KINGMAN – Michael Kearns wants to raise the number of Mohave County residents with an associates degree by just 1 percent a year, which would require 320 graduates from Mohave Community College.
That’s about twice as many graduates as the college currently produces, he said Monday at the Conservative Republican Club of Kingman monthly meeting at Dambar Steakhouse.
Kearns, president of Mohave Community College, said his primary goal is to get students to finish the two-year associates program, and that means passing their required math class. Math is the biggest obstacle for many community college students, he said.
“Math is a killer and it’s not even college-level math. It’s remedial math,” Kearns said.
A math class might start with 25 students, lose a few after they fail the first exam, a few more after the second exam, and of the 16 or 17 left for the final exam, a few of them will fail, too, Kearns said.
Then they’ve got to take the class over, and that’s where you lose them, the college president said. That’s why MCC is going to “transitional math,” whereby they can retake the final exam and improve their grade. “We have advisors, we have tutorials. Our system is designed top pick them up and take them to the end,” Kearns said. “We have to change the pieces, and one piece is math success.”
He also said there’s a “strange thing” about people in Kingman: They’re resistant to leaving town. For whatever reason, be it family history or a special connection to the community, they’re reluctant to relocate to four-year university towns. Some won’t even drive to Bullhead City for MCC’s dental hygienist program that will earn them $50,000 to $60,000 a year, Kearns added.

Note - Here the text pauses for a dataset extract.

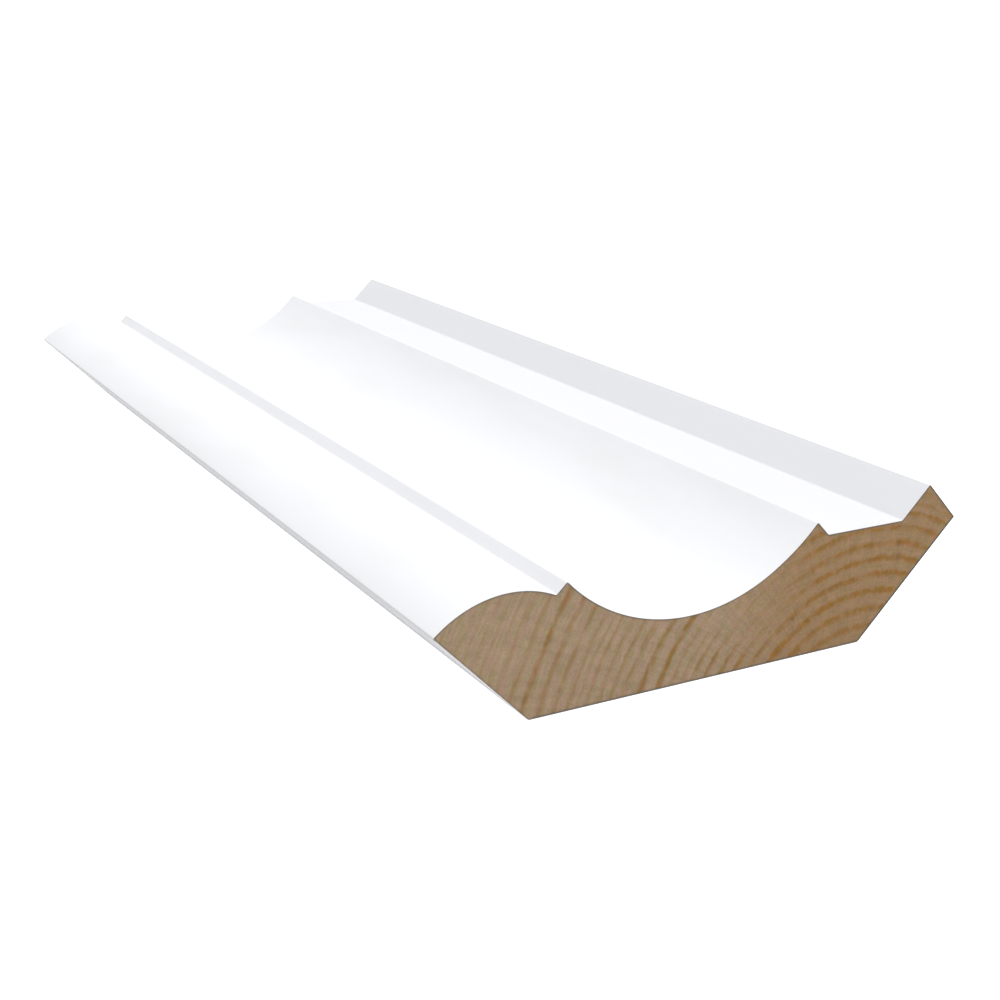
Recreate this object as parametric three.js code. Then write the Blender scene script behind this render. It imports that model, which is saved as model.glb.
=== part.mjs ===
// A short length of cove crown moulding, planed from one board and cut square at both ends.
// It lies on its flat back, face up. X runs across the face from the wall side to the
// ceiling side, Y runs along the length, and Z is up through the thickness.
// The origin is under the middle of the piece, on the back.
import * as THREE from 'three';

// Overall size, in millimetres
const length = 200;
const faceWidth = 92;

// The two bevels that lean on the wall and the ceiling. The moulding springs at 45 degrees,
// so each bevel is as high as it is wide
const wallBevel = 14.8;
const ceilingBevel = 17.9;

// Ceiling side of the face. The lip, the step and the fillet slant at 45 degrees too
const lip = 6.1;
const step = 5.1;
const bandWidth = 14.8;
const bandFillet = 2.5;

// The cove, and the fillet and ovolo on the wall side of it
const coveWidth = 43.3;
const coveFall = 2.1;
const coveRadius = 28.9;
const ovoloFillet = 1.65;
const ovoloRadius = 16.7;

// Straight pieces in half of each round stretch
const roundPieces = 16;

// The middle of the arc of this radius that joins two points. The middle lies to the left
// of the way from one to the other
function arcMiddle(from, to, radius) {
  const chord = to.clone().sub(from);
  const half = chord.length() / 2;
  const left = new THREE.Vector2(-chord.y, chord.x).normalize();
  const reach = Math.sqrt(radius * radius - half * half);
  return from.clone().add(to).multiplyScalar(0.5).addScaledVector(left, reach);
}

// Adds the arc to the outline. A hollow arc turns clockwise about its middle
function addArc(outline, from, to, middle, hollow) {
  const radius = middle.distanceTo(from);
  const start = from.clone().sub(middle).angle();
  const end = to.clone().sub(middle).angle();
  outline.absarc(middle.x, middle.y, radius, start, end, hollow);
}

// The section across the moulding, with x across the face and y up through the thickness.
// It starts at the wall side of the back and goes round anticlockwise
function mouldingSection() {
  const backStart = new THREE.Vector2(wallBevel, 0);
  const backEnd = new THREE.Vector2(faceWidth - ceilingBevel, 0);
  const ceilingArris = new THREE.Vector2(faceWidth, ceilingBevel);
  const lipArris = new THREE.Vector2(ceilingArris.x - lip, ceilingArris.y + lip);
  const bandEnd = new THREE.Vector2(lipArris.x - step, lipArris.y - step);
  const bandStart = new THREE.Vector2(bandEnd.x - bandWidth, bandEnd.y);
  const coveTop = new THREE.Vector2(bandStart.x - bandFillet, bandStart.y + bandFillet);
  const coveEnd = new THREE.Vector2(coveTop.x - coveWidth, coveTop.y - coveFall);
  const ovoloTop = new THREE.Vector2(coveEnd.x - ovoloFillet, coveEnd.y - ovoloFillet);
  const wallArris = new THREE.Vector2(0, wallBevel);

  const outline = new THREE.Shape();
  for (const corner of [backStart, backEnd, ceilingArris, lipArris, bandEnd, bandStart, coveTop]) {
    if (corner === backStart) outline.moveTo(corner.x, corner.y);
    else outline.lineTo(corner.x, corner.y);
  }
  addArc(outline, coveTop, coveEnd, arcMiddle(coveEnd, coveTop, coveRadius), true);
  outline.lineTo(ovoloTop.x, ovoloTop.y);
  addArc(outline, ovoloTop, wallArris, arcMiddle(ovoloTop, wallArris, ovoloRadius), false);
  outline.closePath();
  return outline;
}

// White primer on the planed faces, bare pine where the ends were sawn
const primer = new THREE.MeshStandardMaterial({ color: 0xf4f4f6, roughness: 0.55, metalness: 0 });
const pine = new THREE.MeshStandardMaterial({ color: 0x9a8060, roughness: 0.8, metalness: 0 });

function crownMoulding() {
  const geometry = new THREE.ExtrudeGeometry(mouldingSection(), {
    depth: length,
    steps: 1,
    curveSegments: roundPieces,
    bevelEnabled: false,
  });
  const mesh = new THREE.Mesh(geometry, [pine, primer]);
  mesh.name = 'crown_moulding';
  mesh.rotation.x = Math.PI / 2;
  mesh.position.set(-faceWidth / 2, length / 2, 0);
  return mesh;
}

const moulding = new THREE.Group();
moulding.add(crownMoulding());

export default moulding;
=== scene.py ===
import math

import bpy
import numpy as np
from mathutils import Matrix, Vector, noise


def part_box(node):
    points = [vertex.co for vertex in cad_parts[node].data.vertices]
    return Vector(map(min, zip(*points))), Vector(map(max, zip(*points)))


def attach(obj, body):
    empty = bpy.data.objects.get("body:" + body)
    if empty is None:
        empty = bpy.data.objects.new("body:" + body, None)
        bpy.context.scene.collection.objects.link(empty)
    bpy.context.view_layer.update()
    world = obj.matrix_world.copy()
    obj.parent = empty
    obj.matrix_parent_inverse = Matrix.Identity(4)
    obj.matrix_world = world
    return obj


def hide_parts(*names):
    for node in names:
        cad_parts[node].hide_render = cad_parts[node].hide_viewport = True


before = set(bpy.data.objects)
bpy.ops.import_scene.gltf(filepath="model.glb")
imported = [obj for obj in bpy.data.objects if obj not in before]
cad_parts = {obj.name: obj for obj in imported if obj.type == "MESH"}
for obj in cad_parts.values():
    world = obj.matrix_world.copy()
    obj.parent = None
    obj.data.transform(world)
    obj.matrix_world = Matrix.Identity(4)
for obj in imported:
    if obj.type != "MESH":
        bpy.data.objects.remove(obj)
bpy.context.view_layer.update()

mm = 0.001
mostNoise = (0.3, 0.7)      # nearly all of a noise lies between these


# Small helpers for node trees

def feed(tree, socket, value):
    # a socket takes the output of another node or a plain value
    if isinstance(value, bpy.types.NodeSocket):
        tree.links.new(value, socket)
    else:
        socket.default_value = value


def addNode(tree, kind, inputs=None, **settings):
    node = tree.nodes.new(kind)
    for name, value in settings.items():
        setattr(node, name, value)
    for name, value in (inputs or {}).items():
        feed(tree, node.inputs[name], value)
    return node


def maths(tree, operation, *values):
    node = addNode(tree, 'ShaderNodeMath', operation=operation)
    for socket, value in zip(node.inputs, values):
        feed(tree, socket, value)
    return node.outputs['Value']


def vectorMaths(tree, operation, *values):
    node = addNode(tree, 'ShaderNodeVectorMath', operation=operation)
    for socket, value in zip(node.inputs, values):
        feed(tree, socket, value)
    return node.outputs['Vector']


def ease(tree, value, low, high, start=0.0, end=1.0):
    # a smooth step from start to end as value goes from low to high
    node = addNode(tree, 'ShaderNodeMapRange', interpolation_type='SMOOTHSTEP', inputs={
        'Value': value, 'From Min': low, 'From Max': high, 'To Min': start, 'To Max': end})
    return node.outputs['Result']


def stretched(tree, place, spread):
    # noise at this place is drawn out where the spread is small
    return vectorMaths(tree, 'MULTIPLY', place, spread)


def noiseAt(tree, place, scale, detail=2.0, roughness=0.5):
    node = addNode(tree, 'ShaderNodeTexNoise', inputs={
        'Vector': place, 'Scale': scale, 'Detail': detail, 'Roughness': roughness})
    return node.outputs['Fac']


def mixColours(tree, share, first, second, blend='MIX'):
    node = addNode(tree, 'ShaderNodeMix', data_type='RGBA', blend_type=blend)
    feed(tree, node.inputs[0], share)
    feed(tree, node.inputs[6], first)
    feed(tree, node.inputs[7], second)
    return node.outputs[2]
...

About 25 percent of Arizona’s residents have a bachelor’s degree, but Mohave County is less than 12 percent, which is an “indictment” of why the local economy can’t move forward, Kearns said.

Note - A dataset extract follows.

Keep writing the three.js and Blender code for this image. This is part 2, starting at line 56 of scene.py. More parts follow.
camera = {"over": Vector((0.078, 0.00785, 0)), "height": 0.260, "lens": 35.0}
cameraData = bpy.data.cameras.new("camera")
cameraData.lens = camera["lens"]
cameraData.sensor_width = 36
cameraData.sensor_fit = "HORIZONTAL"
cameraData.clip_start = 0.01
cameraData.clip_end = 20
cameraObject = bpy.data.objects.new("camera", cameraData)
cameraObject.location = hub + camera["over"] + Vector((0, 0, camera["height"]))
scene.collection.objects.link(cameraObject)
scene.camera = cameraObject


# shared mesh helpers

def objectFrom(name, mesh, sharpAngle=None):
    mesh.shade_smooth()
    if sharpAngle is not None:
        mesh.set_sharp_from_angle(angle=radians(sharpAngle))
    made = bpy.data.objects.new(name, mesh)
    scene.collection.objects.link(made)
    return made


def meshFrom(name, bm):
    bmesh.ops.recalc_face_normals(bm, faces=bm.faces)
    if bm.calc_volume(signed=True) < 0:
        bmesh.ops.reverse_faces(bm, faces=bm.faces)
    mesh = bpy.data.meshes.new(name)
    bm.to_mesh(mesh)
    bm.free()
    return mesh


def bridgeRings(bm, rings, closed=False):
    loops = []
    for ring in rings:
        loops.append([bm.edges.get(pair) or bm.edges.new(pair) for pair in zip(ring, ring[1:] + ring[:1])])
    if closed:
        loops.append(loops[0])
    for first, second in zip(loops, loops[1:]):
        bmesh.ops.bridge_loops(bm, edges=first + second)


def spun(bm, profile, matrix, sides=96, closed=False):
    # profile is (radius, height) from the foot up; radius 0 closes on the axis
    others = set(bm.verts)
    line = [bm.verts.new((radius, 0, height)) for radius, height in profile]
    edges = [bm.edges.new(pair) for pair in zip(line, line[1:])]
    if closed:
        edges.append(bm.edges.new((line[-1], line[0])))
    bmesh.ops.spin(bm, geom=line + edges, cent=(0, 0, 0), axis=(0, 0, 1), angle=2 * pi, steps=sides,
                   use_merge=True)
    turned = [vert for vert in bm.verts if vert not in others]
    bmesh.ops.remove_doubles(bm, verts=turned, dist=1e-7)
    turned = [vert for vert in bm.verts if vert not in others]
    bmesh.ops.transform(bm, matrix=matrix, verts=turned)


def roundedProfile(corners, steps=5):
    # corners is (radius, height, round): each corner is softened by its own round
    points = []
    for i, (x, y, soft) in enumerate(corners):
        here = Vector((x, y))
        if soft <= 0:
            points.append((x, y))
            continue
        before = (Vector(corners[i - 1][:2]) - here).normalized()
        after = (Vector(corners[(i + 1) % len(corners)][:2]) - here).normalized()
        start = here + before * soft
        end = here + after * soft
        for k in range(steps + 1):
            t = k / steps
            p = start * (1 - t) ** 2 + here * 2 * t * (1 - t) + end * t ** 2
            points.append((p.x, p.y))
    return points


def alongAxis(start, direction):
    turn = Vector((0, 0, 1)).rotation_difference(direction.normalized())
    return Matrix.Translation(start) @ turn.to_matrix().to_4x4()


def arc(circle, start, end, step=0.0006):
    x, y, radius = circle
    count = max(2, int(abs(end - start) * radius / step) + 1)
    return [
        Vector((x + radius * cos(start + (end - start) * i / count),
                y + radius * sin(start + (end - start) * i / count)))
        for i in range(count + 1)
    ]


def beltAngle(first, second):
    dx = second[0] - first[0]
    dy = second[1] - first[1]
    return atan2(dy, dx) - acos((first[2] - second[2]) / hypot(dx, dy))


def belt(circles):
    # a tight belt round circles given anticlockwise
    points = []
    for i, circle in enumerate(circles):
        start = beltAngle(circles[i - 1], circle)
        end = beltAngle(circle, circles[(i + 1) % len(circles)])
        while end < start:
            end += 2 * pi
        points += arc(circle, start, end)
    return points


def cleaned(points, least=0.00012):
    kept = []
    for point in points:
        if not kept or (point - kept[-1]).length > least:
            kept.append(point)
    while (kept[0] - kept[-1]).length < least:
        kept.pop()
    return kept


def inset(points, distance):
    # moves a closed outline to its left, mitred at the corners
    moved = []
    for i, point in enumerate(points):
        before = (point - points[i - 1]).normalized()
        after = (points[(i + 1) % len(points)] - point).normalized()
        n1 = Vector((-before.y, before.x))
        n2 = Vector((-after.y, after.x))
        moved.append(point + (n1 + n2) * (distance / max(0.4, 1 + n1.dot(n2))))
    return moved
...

“We don’t have a skilled workforce,” he said.
Mohave Community College is advancing its curriculum with competency-based education, which shortens the time frame and cuts the cost for certain programs such as welding, culinary and auto collision at Bullhead City. It’s based on how well students learn their skills.
“They get the same degree, but sooner and cheaper,” Kearns said. “We need to get our students finished faster. Students lose momentum. They get in the auto collision program and learn how to fix a dent, they learn how to paint a car and the leave and every finish. They don’t learn about estimates.”
The community college isn’t like a four-year university where parents are writing a check for kids who are living in the dormitory and partying, taking their time to get through school, Kearns said.
“We don’t have sports teams. These kids are coming to us to get a job and we know important jobs are for Mohave County,” he said.